━━━ DATA ━━━

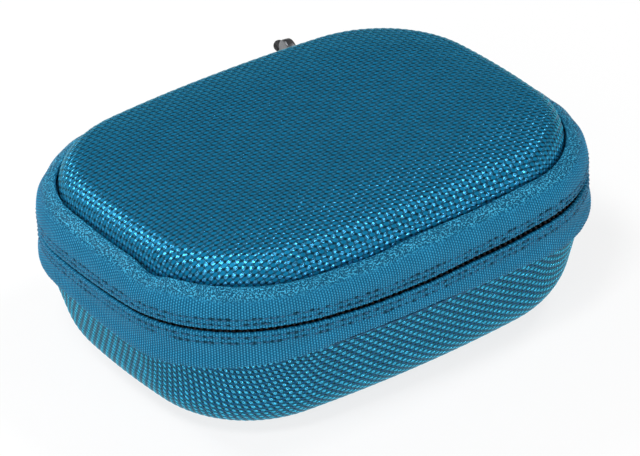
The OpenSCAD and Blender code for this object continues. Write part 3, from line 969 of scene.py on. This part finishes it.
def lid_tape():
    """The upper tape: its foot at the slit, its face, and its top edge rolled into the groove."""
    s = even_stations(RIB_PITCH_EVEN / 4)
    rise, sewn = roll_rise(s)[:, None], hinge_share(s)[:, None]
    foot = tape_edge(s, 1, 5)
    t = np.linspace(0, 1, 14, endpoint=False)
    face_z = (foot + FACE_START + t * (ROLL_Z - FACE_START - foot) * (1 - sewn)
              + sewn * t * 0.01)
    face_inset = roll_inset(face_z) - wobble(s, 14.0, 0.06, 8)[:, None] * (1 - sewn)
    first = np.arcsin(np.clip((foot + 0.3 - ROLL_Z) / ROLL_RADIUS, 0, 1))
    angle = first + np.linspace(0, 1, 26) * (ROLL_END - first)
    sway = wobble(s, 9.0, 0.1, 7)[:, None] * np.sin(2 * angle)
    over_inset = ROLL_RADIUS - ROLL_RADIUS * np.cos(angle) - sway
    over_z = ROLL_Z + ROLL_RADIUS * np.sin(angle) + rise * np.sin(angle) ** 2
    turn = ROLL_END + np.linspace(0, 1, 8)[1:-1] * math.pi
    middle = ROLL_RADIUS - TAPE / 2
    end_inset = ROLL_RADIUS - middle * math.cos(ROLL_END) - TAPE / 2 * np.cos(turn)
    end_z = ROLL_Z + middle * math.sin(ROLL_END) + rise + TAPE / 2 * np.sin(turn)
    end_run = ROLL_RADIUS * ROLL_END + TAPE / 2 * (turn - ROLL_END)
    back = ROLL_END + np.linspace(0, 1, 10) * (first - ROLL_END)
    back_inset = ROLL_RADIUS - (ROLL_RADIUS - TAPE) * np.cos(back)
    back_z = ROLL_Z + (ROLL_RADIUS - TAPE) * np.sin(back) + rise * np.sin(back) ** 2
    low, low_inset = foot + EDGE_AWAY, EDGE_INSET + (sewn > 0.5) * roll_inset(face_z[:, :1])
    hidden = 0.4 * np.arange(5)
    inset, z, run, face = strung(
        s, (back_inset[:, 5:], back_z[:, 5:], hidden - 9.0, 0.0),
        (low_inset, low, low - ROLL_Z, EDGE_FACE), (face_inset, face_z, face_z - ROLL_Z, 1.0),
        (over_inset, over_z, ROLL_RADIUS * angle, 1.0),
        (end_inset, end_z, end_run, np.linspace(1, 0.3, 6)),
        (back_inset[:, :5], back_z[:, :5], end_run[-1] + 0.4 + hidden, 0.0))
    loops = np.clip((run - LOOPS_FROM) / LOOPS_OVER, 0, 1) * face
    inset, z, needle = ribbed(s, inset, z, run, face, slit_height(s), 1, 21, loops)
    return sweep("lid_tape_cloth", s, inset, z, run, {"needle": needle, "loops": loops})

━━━

DIRECTIVE ▸ All of the lines above need to be given again exactly.

RESULT ▸
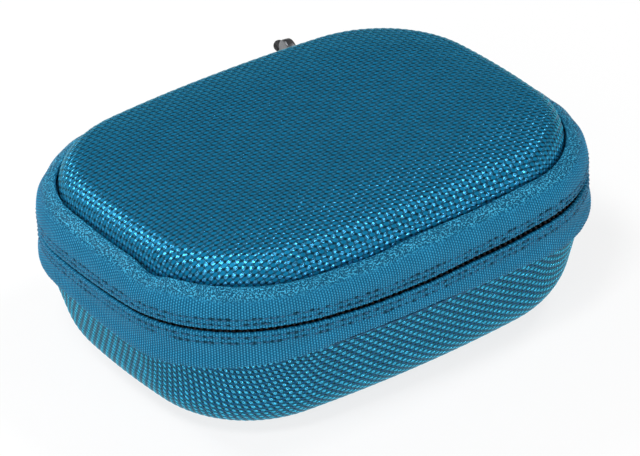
The OpenSCAD and Blender code for this object continues. Write part 3, from line 969 of scene.py on. This part finishes it.
def lid_tape():
    """The upper tape: its foot at the slit, its face, and its top edge rolled into the groove."""
    s = even_stations(RIB_PITCH_EVEN / 4)
    rise, sewn = roll_rise(s)[:, None], hinge_share(s)[:, None]
    foot = tape_edge(s, 1, 5)
    t = np.linspace(0, 1, 14, endpoint=False)
    face_z = (foot + FACE_START + t * (ROLL_Z - FACE_START - foot) * (1 - sewn)
              + sewn * t * 0.01)
    face_inset = roll_inset(face_z) - wobble(s, 14.0, 0.06, 8)[:, None] * (1 - sewn)
    first = np.arcsin(np.clip((foot + 0.3 - ROLL_Z) / ROLL_RADIUS, 0, 1))
    angle = first + np.linspace(0, 1, 26) * (ROLL_END - first)
    sway = wobble(s, 9.0, 0.1, 7)[:, None] * np.sin(2 * angle)
    over_inset = ROLL_RADIUS - ROLL_RADIUS * np.cos(angle) - sway
    over_z = ROLL_Z + ROLL_RADIUS * np.sin(angle) + rise * np.sin(angle) ** 2
    turn = ROLL_END + np.linspace(0, 1, 8)[1:-1] * math.pi
    middle = ROLL_RADIUS - TAPE / 2
    end_inset = ROLL_RADIUS - middle * math.cos(ROLL_END) - TAPE / 2 * np.cos(turn)
    end_z = ROLL_Z + middle * math.sin(ROLL_END) + rise + TAPE / 2 * np.sin(turn)
    end_run = ROLL_RADIUS * ROLL_END + TAPE / 2 * (turn - ROLL_END)
    back = ROLL_END + np.linspace(0, 1, 10) * (first - ROLL_END)
    back_inset = ROLL_RADIUS - (ROLL_RADIUS - TAPE) * np.cos(back)
    back_z = ROLL_Z + (ROLL_RADIUS - TAPE) * np.sin(back) + rise * np.sin(back) ** 2
    low, low_inset = foot + EDGE_AWAY, EDGE_INSET + (sewn > 0.5) * roll_inset(face_z[:, :1])
    hidden = 0.4 * np.arange(5)
    inset, z, run, face = strung(
        s, (back_inset[:, 5:], back_z[:, 5:], hidden - 9.0, 0.0),
        (low_inset, low, low - ROLL_Z, EDGE_FACE), (face_inset, face_z, face_z - ROLL_Z, 1.0),
        (over_inset, over_z, ROLL_RADIUS * angle, 1.0),
        (end_inset, end_z, end_run, np.linspace(1, 0.3, 6)),
        (back_inset[:, :5], back_z[:, :5], end_run[-1] + 0.4 + hidden, 0.0))
    loops = np.clip((run - LOOPS_FROM) / LOOPS_OVER, 0, 1) * face
    inset, z, needle = ribbed(s, inset, z, run, face, slit_height(s), 1, 21, loops)
    return sweep("lid_tape_cloth", s, inset, z, run, {"needle": needle, "loops": loops})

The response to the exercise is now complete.